--- BEGIN Raw data ---
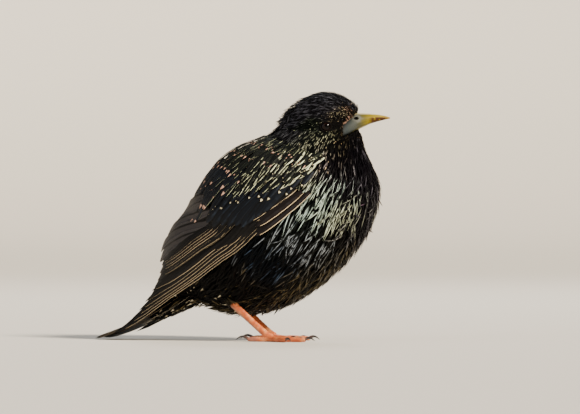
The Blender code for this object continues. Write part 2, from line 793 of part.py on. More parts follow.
for piece in (head, neck, torso, tail(tail_core)):
    finished(piece, PLUMAGE)
finished(upper_bill(), HORN_YELLOW, 0.35)
finished(bill_half("lower_bill", False), HORN_YELLOW, 0.35)
for word, side in SIDES:
    finished(eye("eye_" + word, side), EYE_BROWN, 0.1)
    finished(wing("wing_" + word, side), PLUMAGE)
    foot, shank = foot_and_tarsus(side, word)
    finished(foot, LEG_PINK)
    finished(shank, LEG_PINK)
    leg_top = thigh("thigh", side)
    finished(combined("thigh_" + word, leg_top, [tarsus("cut", side, GAP)], "DIFFERENCE"), PLUMAGE)
    for kind in TOES:
        finished(claw("claw_" + kind + "_" + word, kind, side), CLAW_GREY, 0.4)

# The origin goes under the middle of the whole bird.
corners = np.array([np.array(v.co) for obj in STARLING.objects for v in obj.data.vertices])
middle = (corners.max(0) + corners.min(0)) / 2
for obj in STARLING.objects:
    for v in obj.data.vertices:
        v.co.x -= middle[0]
        v.co.y -= middle[1]
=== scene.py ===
import math

import bmesh
import bpy
import numpy as np
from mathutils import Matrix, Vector
from mathutils.bvhtree import BVHTree
from mathutils.kdtree import KDTree


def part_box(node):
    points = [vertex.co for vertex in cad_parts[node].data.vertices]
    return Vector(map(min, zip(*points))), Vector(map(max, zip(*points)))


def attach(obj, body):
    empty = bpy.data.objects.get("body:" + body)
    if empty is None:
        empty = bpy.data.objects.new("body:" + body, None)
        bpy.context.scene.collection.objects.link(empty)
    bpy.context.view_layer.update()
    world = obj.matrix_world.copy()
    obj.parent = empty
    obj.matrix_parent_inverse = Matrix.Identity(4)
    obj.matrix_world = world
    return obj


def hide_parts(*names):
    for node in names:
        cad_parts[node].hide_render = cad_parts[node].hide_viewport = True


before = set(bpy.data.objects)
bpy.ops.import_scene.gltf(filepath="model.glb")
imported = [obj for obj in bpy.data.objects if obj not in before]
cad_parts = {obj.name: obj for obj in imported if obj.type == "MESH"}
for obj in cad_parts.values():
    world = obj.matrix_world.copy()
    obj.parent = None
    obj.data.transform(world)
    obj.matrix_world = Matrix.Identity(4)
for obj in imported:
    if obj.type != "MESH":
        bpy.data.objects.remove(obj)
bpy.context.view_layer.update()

# Skin. The starling's body under its plumage: trunk, neck, head and thighs as one dark, dull surface,
# so that no seam shows where the solids are parted. It is lofted through the same rings as the solids,
# melted into one mesh and drawn in by the depth of the feathers that cover it.
MM = 0.001
SIDES = (("left", 1), ("right", -1))
TRUNK_RINGS = np.array((  # back point x and z, belly point x and z, half width, from neck to tail
    (30.0, 117.0, 45.0, 114.0, 6.0),
    (19.5, 118.0, 49.0, 107.5, 7.4),
    (13.5, 115.0, 51.5, 101.0, 9.2),
    (10.0, 110.5, 54.0, 94.5, 13.0),
    (5.0, 105.5, 57.5, 86.5, 19.2),
    (-2.0, 101.5, 59.5, 78.5, 25.2),
    (-11.5, 98.0, 58.5, 68.5, 29.5),
    (-20.0, 92.5, 55.0, 59.0, 32.0),
    (-27.5, 84.5, 49.5, 49.5, 33.5),
    (-33.5, 75.5, 42.0, 40.0, 33.5),
    (-37.5, 66.0, 33.0, 31.5, 31.5),
    (-39.5, 56.5, 22.5, 24.0, 27.5),
    (-41.0, 49.0, 8.0, 17.0, 22.0),
    (-42.0, 43.0, -9.0, 14.0, 16.5),
    (-42.8, 37.8, -22.5, 15.5, 12.0),
    (-43.2, 32.7, -32.8, 18.8, 9.0),
    (-48.2, 26.1, -40.4, 16.1, 8.0),
    (-54.6, 18.6, -50.2, 12.0, 7.2),
    (-62.0, 12.1, -60.0, 8.7, 6.0),
))
HEAD_RINGS = np.array((  # the same, from bill to nape, before the head is turned
    (49.4, 113.4, 49.2, 105.6, 3.6),
    (48.2, 116.8, 47.8, 103.6, 5.2),
    (44.8, 120.2, 45.5, 101.2, 7.3),
    (40.3, 122.8, 42.5, 98.6, 9.4),
    (34.6, 124.2, 38.5, 96.2, 11.0),
    (28.6, 123.8, 34.5, 94.6, 11.8),
    (22.6, 121.5, 30.5, 94.2, 11.8),
    (17.9, 118.5, 26.0, 95.5, 10.8),
    (14.6, 115.3, 21.5, 98.0, 8.6),
    (12.8, 112.3, 17.6, 101.0, 5.2),
))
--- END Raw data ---
__Required work__
Give back, word for word, each line from the one containing "# The origin" down to the one containing "obj.parent = None", including those two lines.

__Output of the exercise__
# The origin goes under the middle of the whole bird.
corners = np.array([np.array(v.co) for obj in STARLING.objects for v in obj.data.vertices])
middle = (corners.max(0) + corners.min(0)) / 2
for obj in STARLING.objects:
    for v in obj.data.vertices:
        v.co.x -= middle[0]
        v.co.y -= middle[1]
=== scene.py ===
import math

import bmesh
import bpy
import numpy as np
from mathutils import Matrix, Vector
from mathutils.bvhtree import BVHTree
from mathutils.kdtree import KDTree


def part_box(node):
    points = [vertex.co for vertex in cad_parts[node].data.vertices]
    return Vector(map(min, zip(*points))), Vector(map(max, zip(*points)))


def attach(obj, body):
    empty = bpy.data.objects.get("body:" + body)
    if empty is None:
        empty = bpy.data.objects.new("body:" + body, None)
        bpy.context.scene.collection.objects.link(empty)
    bpy.context.view_layer.update()
    world = obj.matrix_world.copy()
    obj.parent = empty
    obj.matrix_parent_inverse = Matrix.Identity(4)
    obj.matrix_world = world
    return obj


def hide_parts(*names):
    for node in names:
        cad_parts[node].hide_render = cad_parts[node].hide_viewport = True


before = set(bpy.data.objects)
bpy.ops.import_scene.gltf(filepath="model.glb")
imported = [obj for obj in bpy.data.objects if obj not in before]
cad_parts = {obj.name: obj for obj in imported if obj.type == "MESH"}
for obj in cad_parts.values():
    world = obj.matrix_world.copy()
    obj.parent = None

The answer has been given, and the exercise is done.